Wednesday, October 13, 2010

che guevera reader: writings on politics & revolution pgs. 72-73

Revolution, in history, is like the doctor assisting at the birth of a new life, who will not use forceps unless necessary, but who will use them unhesitatingly every time labor requires them. It is a labor bringing the hope of a better life to the enslaved and exploited masses.

In many Latin American countries revolution is inevitable. This fact is not determined by the will of any person. It is determined by the horrifying conditions of exploitation under which the Latin American people life, the development of a revolutionary consciousness in the masses, the worldwide crisis of imperialism and the universal liberation movements of the subjugated nations. - from the Second Declaration of Havana (1962)

"We shall begin from this basis to analyze the whole matter of guerilla warfare in Latin America.

We have already established that it is a means of struggle to attain an end. First, our concern is to analyze the end in order to determine whether the winning of power in Latin America can be achieved in ways other than armed struggle.

Peaceful struggle can be carried out through mass movements that compel - in special situations of crisis - governments to yield; thus, the popular forces would eventually take over and establish a dictatorship of the proletariat. Theoretically this is correct. When analyzing this in the Latin American context, we must reach the following conclusions: Generally on this continent objective conditions exist that propel the masses to violent action against their bourgeois and landholding governments. In many countries there are crises of power and also some subjective conditions necessary for revolution. It is clear, of course, that in those countries where all of these conditions are found, it would be criminal not to act to seize power. In other countries where these conditions do not occur, it is right that different alternatives will appear and out of theoretical discussions the tactic suitable to each country should emerge. The only thing history does not allow is that the analysts and executors of proletariat politics be mistaken.

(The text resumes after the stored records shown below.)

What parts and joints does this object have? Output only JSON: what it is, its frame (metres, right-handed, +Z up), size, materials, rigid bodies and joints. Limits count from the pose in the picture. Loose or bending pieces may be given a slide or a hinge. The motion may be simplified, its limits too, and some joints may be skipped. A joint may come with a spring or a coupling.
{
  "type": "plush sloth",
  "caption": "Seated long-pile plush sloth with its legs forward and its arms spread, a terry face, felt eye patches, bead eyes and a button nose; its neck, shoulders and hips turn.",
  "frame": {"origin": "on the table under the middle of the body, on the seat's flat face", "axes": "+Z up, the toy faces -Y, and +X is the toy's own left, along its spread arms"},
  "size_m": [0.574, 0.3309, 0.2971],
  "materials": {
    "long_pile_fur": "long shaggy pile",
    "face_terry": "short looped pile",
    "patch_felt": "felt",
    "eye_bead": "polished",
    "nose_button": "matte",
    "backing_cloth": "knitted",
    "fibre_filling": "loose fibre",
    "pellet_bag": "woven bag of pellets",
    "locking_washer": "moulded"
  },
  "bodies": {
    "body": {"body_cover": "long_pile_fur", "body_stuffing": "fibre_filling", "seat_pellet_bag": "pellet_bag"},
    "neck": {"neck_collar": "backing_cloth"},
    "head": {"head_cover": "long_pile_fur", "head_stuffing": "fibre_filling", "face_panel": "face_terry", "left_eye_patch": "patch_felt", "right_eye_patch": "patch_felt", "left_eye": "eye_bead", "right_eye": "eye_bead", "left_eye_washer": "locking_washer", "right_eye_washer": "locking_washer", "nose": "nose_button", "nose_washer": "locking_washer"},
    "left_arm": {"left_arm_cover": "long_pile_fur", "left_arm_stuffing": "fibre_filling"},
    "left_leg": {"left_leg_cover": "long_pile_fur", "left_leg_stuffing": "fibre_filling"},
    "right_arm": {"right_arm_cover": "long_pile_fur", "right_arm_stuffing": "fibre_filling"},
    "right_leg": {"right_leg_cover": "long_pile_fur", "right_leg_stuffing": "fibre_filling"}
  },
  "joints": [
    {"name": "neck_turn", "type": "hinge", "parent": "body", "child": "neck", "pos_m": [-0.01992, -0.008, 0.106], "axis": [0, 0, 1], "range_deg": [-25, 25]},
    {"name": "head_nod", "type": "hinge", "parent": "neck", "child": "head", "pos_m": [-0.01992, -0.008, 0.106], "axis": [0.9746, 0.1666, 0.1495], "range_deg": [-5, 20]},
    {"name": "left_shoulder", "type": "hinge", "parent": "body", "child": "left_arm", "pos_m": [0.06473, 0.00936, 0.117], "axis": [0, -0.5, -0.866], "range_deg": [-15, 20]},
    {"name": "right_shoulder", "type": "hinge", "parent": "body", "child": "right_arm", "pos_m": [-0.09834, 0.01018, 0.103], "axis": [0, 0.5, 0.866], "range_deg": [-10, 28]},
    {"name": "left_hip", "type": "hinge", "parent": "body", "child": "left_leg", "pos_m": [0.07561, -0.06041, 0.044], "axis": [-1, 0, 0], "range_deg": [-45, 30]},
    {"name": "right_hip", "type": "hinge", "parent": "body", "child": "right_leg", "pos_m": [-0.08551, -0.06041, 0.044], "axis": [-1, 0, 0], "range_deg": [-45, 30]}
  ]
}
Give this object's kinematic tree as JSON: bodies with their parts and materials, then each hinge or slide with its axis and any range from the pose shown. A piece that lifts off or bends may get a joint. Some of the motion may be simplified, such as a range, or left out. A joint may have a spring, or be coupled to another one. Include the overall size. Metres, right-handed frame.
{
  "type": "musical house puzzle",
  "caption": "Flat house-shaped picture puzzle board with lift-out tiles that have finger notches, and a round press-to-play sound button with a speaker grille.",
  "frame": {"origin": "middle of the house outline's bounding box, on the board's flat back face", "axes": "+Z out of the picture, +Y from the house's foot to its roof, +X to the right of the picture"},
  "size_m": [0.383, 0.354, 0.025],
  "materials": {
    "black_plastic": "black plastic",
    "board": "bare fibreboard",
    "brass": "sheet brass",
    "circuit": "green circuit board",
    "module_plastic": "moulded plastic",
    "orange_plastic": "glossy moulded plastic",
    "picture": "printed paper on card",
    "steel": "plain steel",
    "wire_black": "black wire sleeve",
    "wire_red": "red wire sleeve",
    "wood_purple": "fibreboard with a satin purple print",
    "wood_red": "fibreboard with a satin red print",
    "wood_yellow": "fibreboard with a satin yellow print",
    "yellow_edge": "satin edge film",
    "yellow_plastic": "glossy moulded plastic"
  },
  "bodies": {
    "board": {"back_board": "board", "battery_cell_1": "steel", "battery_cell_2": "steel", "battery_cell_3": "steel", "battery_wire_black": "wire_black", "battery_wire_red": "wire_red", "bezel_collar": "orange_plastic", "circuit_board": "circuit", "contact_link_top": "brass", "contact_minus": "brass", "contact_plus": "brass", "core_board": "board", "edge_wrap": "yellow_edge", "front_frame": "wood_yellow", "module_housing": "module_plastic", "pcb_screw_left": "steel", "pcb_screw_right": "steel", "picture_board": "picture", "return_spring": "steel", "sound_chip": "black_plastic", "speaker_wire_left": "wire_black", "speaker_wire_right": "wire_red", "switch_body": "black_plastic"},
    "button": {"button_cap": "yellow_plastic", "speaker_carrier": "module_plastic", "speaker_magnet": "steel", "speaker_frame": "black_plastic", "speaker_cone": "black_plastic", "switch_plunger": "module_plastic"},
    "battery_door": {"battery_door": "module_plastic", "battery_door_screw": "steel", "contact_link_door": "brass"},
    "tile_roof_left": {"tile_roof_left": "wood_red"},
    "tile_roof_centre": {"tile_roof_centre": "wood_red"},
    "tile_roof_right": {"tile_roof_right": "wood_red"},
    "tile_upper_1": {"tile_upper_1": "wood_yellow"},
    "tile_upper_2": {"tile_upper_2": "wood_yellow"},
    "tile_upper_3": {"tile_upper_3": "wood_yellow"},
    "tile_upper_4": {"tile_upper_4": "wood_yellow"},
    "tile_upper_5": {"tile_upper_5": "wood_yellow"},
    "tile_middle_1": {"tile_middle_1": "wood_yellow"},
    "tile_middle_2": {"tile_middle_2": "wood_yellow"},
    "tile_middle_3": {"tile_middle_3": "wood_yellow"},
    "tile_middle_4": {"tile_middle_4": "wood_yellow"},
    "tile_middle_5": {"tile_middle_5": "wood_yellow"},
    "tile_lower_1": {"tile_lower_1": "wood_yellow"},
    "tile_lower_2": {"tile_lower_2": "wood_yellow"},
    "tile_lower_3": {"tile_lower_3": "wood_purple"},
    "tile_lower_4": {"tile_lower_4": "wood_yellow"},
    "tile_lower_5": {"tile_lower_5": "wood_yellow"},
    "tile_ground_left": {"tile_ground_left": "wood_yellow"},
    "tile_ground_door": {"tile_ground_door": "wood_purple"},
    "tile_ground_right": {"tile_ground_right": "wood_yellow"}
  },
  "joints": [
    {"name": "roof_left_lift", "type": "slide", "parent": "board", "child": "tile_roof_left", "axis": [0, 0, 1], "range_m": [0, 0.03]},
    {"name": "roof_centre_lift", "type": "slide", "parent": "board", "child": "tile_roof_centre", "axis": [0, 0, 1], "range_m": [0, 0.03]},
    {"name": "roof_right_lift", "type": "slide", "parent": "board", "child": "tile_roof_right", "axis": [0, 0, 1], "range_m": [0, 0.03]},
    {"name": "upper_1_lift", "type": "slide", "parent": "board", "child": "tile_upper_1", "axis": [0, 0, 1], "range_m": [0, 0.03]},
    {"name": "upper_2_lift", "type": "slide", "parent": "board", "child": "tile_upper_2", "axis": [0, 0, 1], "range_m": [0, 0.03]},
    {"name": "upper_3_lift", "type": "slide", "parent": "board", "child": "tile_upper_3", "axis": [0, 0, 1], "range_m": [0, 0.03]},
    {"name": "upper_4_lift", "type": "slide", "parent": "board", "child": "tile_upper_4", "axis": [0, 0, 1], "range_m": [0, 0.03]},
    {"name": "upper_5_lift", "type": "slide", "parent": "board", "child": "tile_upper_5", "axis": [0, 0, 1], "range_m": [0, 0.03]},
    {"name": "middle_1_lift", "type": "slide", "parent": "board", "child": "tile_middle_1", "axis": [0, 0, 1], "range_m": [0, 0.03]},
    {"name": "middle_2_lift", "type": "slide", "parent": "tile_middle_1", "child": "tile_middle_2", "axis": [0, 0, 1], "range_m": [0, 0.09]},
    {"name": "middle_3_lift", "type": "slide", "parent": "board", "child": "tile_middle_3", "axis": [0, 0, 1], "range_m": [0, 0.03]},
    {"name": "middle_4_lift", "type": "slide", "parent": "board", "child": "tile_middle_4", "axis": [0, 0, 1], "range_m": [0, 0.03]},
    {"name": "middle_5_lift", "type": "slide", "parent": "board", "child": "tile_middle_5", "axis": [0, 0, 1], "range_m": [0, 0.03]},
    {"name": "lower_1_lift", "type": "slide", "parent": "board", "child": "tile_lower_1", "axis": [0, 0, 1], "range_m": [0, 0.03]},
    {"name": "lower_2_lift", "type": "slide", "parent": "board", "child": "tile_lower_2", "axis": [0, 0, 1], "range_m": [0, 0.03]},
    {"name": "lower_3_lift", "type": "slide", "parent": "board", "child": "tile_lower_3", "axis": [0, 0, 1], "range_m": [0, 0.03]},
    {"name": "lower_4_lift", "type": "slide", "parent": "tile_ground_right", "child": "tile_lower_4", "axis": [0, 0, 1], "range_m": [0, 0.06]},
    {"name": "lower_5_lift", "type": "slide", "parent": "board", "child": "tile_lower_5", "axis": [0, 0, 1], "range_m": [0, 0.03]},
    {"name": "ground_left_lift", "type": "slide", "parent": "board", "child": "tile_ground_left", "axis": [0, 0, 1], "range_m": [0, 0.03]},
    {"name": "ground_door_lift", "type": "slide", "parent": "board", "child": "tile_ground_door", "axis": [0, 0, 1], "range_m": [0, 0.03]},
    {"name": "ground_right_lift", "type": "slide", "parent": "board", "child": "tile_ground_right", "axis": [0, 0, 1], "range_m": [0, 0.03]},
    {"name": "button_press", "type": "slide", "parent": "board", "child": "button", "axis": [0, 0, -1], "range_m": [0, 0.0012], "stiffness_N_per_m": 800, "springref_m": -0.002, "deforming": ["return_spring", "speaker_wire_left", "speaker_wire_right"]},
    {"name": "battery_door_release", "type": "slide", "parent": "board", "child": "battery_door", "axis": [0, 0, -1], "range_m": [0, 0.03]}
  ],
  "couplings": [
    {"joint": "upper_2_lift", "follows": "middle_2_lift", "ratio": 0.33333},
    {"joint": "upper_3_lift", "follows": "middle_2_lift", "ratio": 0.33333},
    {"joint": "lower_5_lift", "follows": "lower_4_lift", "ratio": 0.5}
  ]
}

No-one can solicit the role of vanguard party as if it were a diploma given by a university. To be the vanguard party means to be at the forefront of the working class through the struggle for achieving power. It means to know how to guide this fight through shortcuts to victory. This is the mission of our revolutionary parties and the analysis must be profound and exhaustive so that there will be no mistakes." (pgs. 72-73)

How does one integrate "revolution" into pacifism, i.e., at what intersections do Che and Jesus meet together? Furthermore, what does the outworking of this hybrid of passion look like in regards to this relationship?

Recently I've been stirred by the writings and ideology of 'Che' Guevera as is sampled in the above section from the Che Guevera Reader and as a result my conclusions about the medium(s) of liberation are being challenged. I am not saying I choose to adopt violence, per se, but I am interested in the emotion and commitment that compel such physical force.

For the past few years I have been persuaded by a pacifist disposition based on scripture and theology and now I am feeling some of its structural columns begin to shake as I listen to a man who believed more so in the immortality of a cause than his own mortality. Sound familiar?